If I had to pick a title, I might call President Trump’s 2017 UN address, “Something for Everyone.”
For example, Trump supporters heard the words “America first” and “sovereignty” and glowed. Trump haters heard the word “sovereignty” and “American interests above all else” and ignited. So consumed were many by their own respective basking and bonfires, they failed to realize that no matter how many times Trump dropped the word “sovereignty,” it was sometimes in sentences like this: “We must reject threats to sovereignty, from the Ukraine to the South China Sea.” In other words, we must reject threats to the new world order and back again.
I’n guessing that’s why neocons were carving the speech up into way many too portions of red meat (carpaccio?) for comfort. Loving it were Elliott Abrams at National Review, Sohrab Ahmari (“Trump’s Turtle Bay Triumph”), and that third amigo, Lindsay Graham, the kind of people once pertrified by The Great Candidate Trump America First Foreign Policy Speech of 2016. With all of that, there was plenty of smoke coming out of many ears — the New York Times, Stalin supporter Max Boot, to name a couple — which was also entertaining.
Then there were the big lines — including the big and also red line about “obliterating” the regime of North Korea if “Rocket Man” doesn’t stop launching missiles at us or our allies. Such talk thrills the Deplorables at home, but it troubles me because it tells me the generals are telling Trump what a quickee little war it will be against “Rocket Man” — just forget all about China, Russia, whether this might be a trap door into a larger regional war, and all that other strategy stuff. Here, they seem to be displaying their customary lack of forsight, and also negligence, when it comes to a fair appraisal of what US capabilities are like after 16 years of taxing stress on our military resources, which, by the way, they never seem to want to stop.

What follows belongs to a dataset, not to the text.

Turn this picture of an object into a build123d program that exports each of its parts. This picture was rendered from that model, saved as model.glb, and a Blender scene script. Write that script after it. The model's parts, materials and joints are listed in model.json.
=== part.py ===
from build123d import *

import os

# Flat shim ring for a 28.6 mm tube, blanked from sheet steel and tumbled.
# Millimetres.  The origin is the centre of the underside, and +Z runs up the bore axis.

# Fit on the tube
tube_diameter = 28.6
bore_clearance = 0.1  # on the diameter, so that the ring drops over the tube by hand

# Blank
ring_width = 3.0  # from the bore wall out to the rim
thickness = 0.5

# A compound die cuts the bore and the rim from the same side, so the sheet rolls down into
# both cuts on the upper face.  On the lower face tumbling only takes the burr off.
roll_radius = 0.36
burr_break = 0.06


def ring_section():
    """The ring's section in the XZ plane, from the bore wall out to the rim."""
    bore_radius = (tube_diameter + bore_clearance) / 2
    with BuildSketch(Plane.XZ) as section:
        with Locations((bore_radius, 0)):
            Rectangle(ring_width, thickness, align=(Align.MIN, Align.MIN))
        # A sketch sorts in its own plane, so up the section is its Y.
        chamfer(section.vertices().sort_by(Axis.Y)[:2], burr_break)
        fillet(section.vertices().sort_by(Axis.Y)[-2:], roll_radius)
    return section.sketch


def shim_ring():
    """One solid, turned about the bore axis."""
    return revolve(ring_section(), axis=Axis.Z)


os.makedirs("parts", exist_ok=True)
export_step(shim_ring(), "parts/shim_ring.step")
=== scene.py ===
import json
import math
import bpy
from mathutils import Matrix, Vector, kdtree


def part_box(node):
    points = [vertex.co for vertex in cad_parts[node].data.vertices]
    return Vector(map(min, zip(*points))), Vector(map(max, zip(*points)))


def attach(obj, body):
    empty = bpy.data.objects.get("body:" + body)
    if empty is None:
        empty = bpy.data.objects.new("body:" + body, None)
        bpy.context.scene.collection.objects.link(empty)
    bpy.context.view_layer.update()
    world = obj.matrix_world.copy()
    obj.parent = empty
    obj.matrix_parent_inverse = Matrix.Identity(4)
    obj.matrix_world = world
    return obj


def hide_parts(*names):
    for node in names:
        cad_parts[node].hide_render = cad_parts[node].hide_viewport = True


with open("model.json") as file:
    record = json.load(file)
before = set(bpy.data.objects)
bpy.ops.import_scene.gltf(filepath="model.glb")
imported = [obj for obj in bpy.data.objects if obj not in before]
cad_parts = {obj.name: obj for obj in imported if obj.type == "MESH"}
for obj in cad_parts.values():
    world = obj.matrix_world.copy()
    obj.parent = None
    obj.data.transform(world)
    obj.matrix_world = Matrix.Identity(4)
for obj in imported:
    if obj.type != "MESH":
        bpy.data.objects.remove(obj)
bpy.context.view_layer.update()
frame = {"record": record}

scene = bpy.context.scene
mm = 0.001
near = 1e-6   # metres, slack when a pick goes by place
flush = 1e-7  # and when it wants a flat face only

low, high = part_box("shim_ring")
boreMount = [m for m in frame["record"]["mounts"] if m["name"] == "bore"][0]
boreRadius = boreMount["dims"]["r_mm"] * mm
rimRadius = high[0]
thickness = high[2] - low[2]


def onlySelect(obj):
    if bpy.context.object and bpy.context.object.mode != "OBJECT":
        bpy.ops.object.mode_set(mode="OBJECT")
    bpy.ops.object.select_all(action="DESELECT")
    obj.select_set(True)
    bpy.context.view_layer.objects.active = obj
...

For some out of the box thinking on the subject — and just the pleasure of seeing a real strategic mind at work — read Admiral James A Lyons’ thoughts on using food as a point of pressure against the regime, food that is currently being provided by the UN to North Korea, where the regime exploits it.

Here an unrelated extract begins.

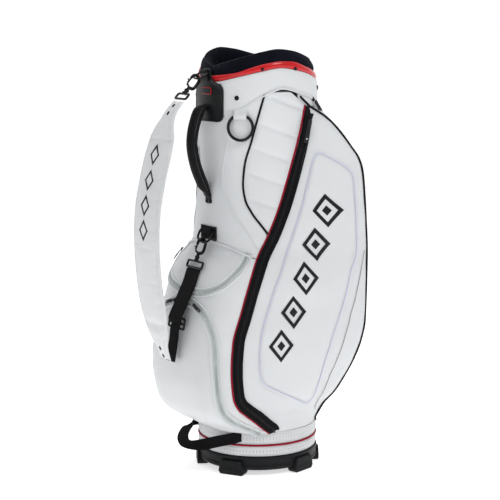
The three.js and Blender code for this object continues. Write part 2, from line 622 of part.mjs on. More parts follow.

Admiral Lyons writes: “Using `food’ as a weapon to force regime change is not what civilized nations normally do, but North Korea is not a normal nation. It is rogue nation that not only subjects its people to unimaginable humanitarian crises, but is also is ruled by a destabilizing regime that has threatened to cause the deaths of millions of Americans. Therefore, extreme measures are required prior to taking military actions” (emphasis added).
Back to Trump at the UN. My own eyes certainly lit up when the president explained the problem with Venezuela was not that it had implemented socialism poorly, but that Venezuela had implemented socialism faithfully. A marvelous line. More enjoyable still were the gasps, hiccupped laughs and guffaws the line elicited from all of the assembled socialists. In those moments of global upset I realized I could not think of a single UN “member-state” that was not in some large and fundamental ways itself socialist, and that, tragically, includes the USA.

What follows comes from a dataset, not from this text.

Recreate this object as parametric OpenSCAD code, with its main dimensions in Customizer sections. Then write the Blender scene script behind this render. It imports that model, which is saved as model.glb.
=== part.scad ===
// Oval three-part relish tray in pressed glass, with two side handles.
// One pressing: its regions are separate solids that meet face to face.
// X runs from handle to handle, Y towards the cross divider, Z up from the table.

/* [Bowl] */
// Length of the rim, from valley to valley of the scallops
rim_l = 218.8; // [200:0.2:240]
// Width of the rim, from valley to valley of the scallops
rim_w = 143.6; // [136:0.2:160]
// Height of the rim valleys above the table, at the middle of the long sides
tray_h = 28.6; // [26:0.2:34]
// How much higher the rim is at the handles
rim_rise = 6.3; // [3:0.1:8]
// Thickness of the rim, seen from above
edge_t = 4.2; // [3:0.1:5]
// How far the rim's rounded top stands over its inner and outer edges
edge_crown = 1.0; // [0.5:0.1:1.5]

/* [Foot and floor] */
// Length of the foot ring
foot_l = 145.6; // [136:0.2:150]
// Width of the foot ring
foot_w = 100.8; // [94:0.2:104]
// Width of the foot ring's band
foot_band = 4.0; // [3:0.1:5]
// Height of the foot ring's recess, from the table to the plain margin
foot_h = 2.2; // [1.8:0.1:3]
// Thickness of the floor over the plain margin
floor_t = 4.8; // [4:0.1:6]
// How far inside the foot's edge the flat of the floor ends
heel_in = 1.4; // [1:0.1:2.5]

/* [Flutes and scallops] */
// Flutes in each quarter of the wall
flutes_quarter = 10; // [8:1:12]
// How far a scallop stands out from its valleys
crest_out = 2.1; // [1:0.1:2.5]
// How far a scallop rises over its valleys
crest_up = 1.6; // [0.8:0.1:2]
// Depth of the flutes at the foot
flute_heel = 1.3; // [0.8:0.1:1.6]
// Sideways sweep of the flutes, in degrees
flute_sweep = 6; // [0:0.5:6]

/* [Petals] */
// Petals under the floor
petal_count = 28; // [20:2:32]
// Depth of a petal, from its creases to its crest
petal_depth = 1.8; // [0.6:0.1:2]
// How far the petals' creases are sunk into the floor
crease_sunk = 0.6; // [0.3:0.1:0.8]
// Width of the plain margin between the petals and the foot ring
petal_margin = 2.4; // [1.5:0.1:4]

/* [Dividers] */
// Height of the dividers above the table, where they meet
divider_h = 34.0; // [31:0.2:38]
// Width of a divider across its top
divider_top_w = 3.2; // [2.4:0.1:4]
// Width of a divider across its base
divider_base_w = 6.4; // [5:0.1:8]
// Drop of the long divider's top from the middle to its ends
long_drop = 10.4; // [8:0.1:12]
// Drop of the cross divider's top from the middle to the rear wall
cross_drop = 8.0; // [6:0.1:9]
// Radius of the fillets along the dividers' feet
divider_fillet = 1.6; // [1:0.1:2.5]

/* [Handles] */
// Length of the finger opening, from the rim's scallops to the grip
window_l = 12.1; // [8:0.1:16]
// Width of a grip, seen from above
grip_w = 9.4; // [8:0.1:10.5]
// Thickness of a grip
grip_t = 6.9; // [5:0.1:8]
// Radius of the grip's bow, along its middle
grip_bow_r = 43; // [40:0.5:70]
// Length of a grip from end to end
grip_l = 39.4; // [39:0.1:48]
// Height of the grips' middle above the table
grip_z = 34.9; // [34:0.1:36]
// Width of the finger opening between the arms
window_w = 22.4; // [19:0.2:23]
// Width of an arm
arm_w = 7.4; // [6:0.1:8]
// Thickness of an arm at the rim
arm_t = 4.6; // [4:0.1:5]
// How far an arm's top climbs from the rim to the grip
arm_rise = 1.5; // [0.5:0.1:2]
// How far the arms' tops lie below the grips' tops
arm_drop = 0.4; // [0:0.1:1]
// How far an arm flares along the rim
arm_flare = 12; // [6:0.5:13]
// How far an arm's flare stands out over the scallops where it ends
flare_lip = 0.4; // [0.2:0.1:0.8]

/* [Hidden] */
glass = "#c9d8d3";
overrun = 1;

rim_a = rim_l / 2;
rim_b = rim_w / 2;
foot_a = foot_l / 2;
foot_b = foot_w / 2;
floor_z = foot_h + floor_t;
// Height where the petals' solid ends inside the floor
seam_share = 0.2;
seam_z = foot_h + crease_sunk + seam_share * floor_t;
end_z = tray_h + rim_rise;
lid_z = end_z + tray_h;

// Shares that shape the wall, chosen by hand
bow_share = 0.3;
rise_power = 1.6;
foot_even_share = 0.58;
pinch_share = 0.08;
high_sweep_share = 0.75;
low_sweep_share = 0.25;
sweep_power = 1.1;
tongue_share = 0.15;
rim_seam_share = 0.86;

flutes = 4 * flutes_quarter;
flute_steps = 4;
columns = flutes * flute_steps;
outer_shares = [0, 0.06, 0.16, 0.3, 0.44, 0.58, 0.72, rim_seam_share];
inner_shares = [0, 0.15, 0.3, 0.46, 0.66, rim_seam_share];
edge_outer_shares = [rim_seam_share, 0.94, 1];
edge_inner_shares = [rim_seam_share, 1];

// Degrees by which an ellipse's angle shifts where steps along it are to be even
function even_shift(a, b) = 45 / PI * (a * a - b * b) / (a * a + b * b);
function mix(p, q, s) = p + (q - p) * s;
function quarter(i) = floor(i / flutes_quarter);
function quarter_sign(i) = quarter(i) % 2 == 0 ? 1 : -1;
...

And here we get to the defective foundation of not only the President’s disappointing appeal to “reform” this insidious World Body, but also of the widest possible academic and political consensus on past events, which, naturally, informs current events. That defective foundation is over three-quarters of a century at least of “court history,” not facts, not conclusions, about the subversion of the nations of the world by agents and supporters of world communism, for most of a century directed and supported by Moscow using extensive domestic networks in many countries. The United Nations is and always has been a massive New York outpost of this same global movement, at its core in direct conflict with our democratic republic and constitutional form of government.
The (unasked) question is, how could the UN possibly be anything else? It was created under the aegis of Soviet agent Alger Hiss, whose cover as a senior State Department official was first revealed publicly by Whittaker Chambers in 1948.